[Available data start]

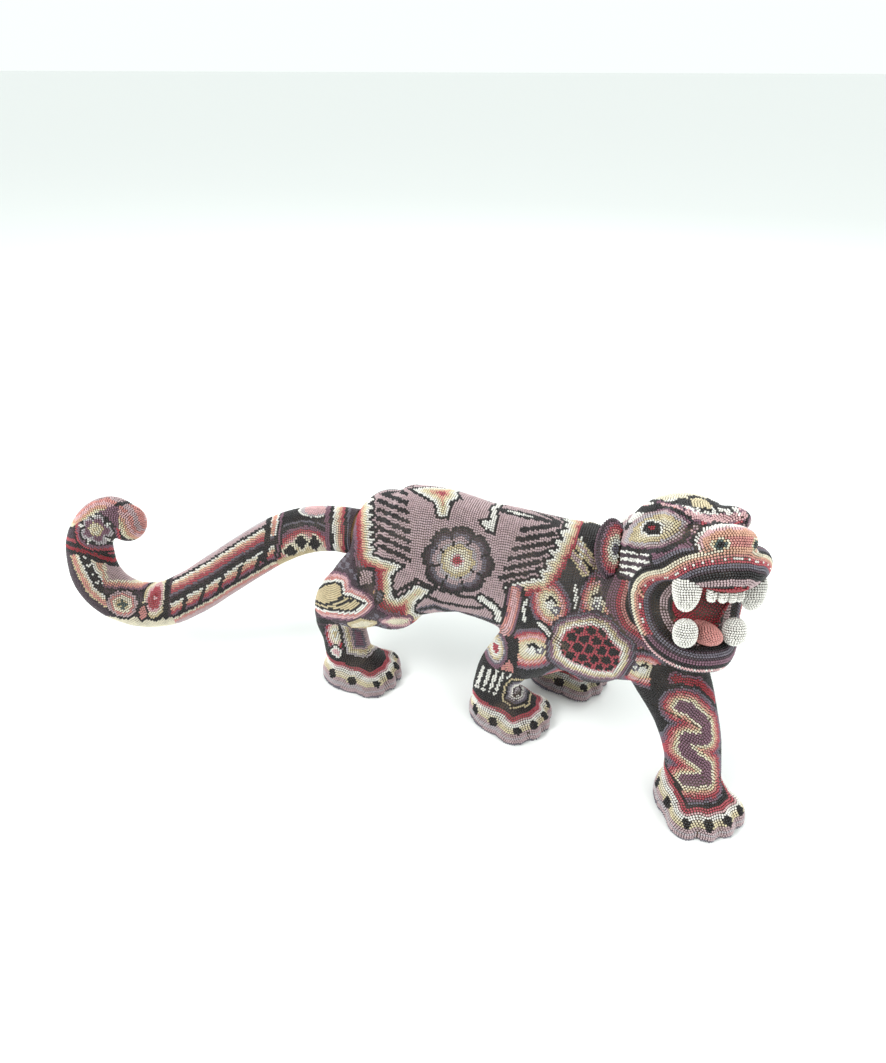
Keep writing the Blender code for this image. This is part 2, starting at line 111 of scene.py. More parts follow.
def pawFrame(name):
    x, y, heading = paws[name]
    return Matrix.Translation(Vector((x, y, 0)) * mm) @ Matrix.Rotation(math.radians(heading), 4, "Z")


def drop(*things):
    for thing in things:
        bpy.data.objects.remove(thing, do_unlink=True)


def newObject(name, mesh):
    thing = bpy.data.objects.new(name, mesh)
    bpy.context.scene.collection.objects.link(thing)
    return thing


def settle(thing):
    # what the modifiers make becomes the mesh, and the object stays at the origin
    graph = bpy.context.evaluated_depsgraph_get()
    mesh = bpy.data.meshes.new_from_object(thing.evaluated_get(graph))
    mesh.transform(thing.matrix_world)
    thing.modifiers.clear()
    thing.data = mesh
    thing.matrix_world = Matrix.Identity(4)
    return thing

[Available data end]

### What you have to do
Output the data above exactly, please, line for line.

### Output below
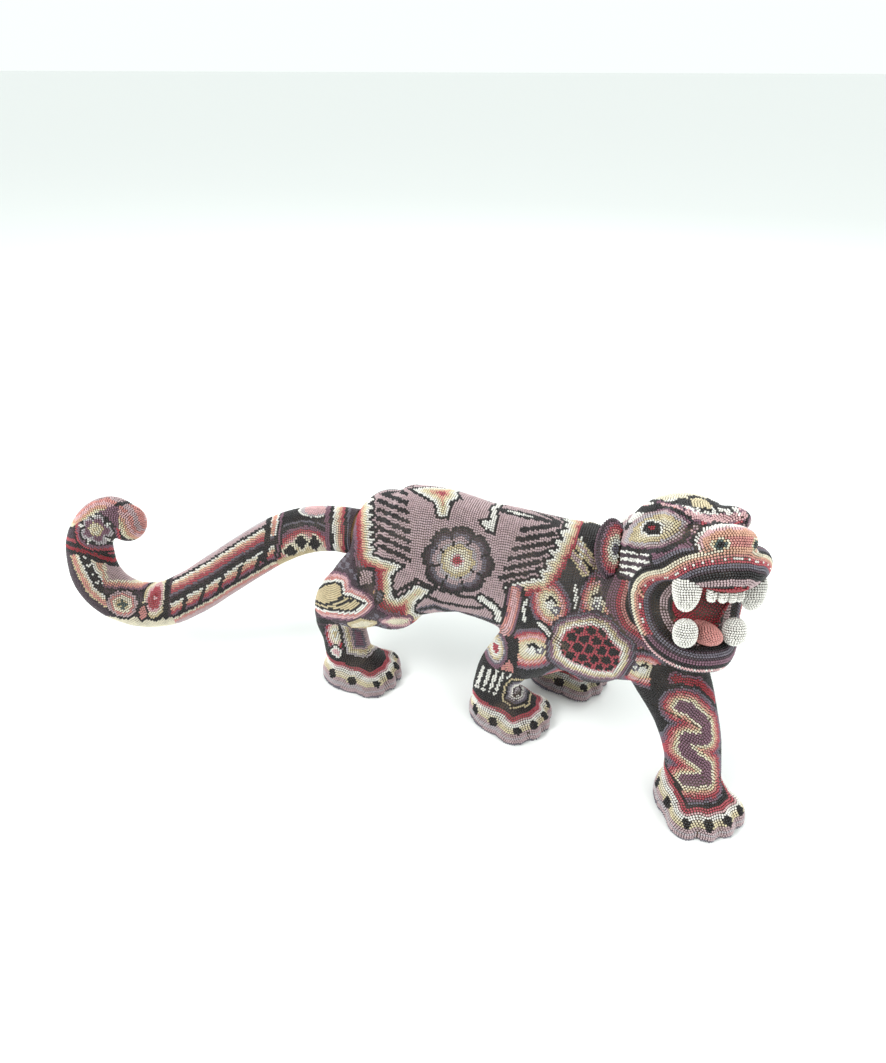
Keep writing the Blender code for this image. This is part 2, starting at line 111 of scene.py. More parts follow.
def pawFrame(name):
    x, y, heading = paws[name]
    return Matrix.Translation(Vector((x, y, 0)) * mm) @ Matrix.Rotation(math.radians(heading), 4, "Z")


def drop(*things):
    for thing in things:
        bpy.data.objects.remove(thing, do_unlink=True)


def newObject(name, mesh):
    thing = bpy.data.objects.new(name, mesh)
    bpy.context.scene.collection.objects.link(thing)
    return thing


def settle(thing):
    # what the modifiers make becomes the mesh, and the object stays at the origin
    graph = bpy.context.evaluated_depsgraph_get()
    mesh = bpy.data.meshes.new_from_object(thing.evaluated_get(graph))
    mesh.transform(thing.matrix_world)
    thing.modifiers.clear()
    thing.data = mesh
    thing.matrix_world = Matrix.Identity(4)
    return thing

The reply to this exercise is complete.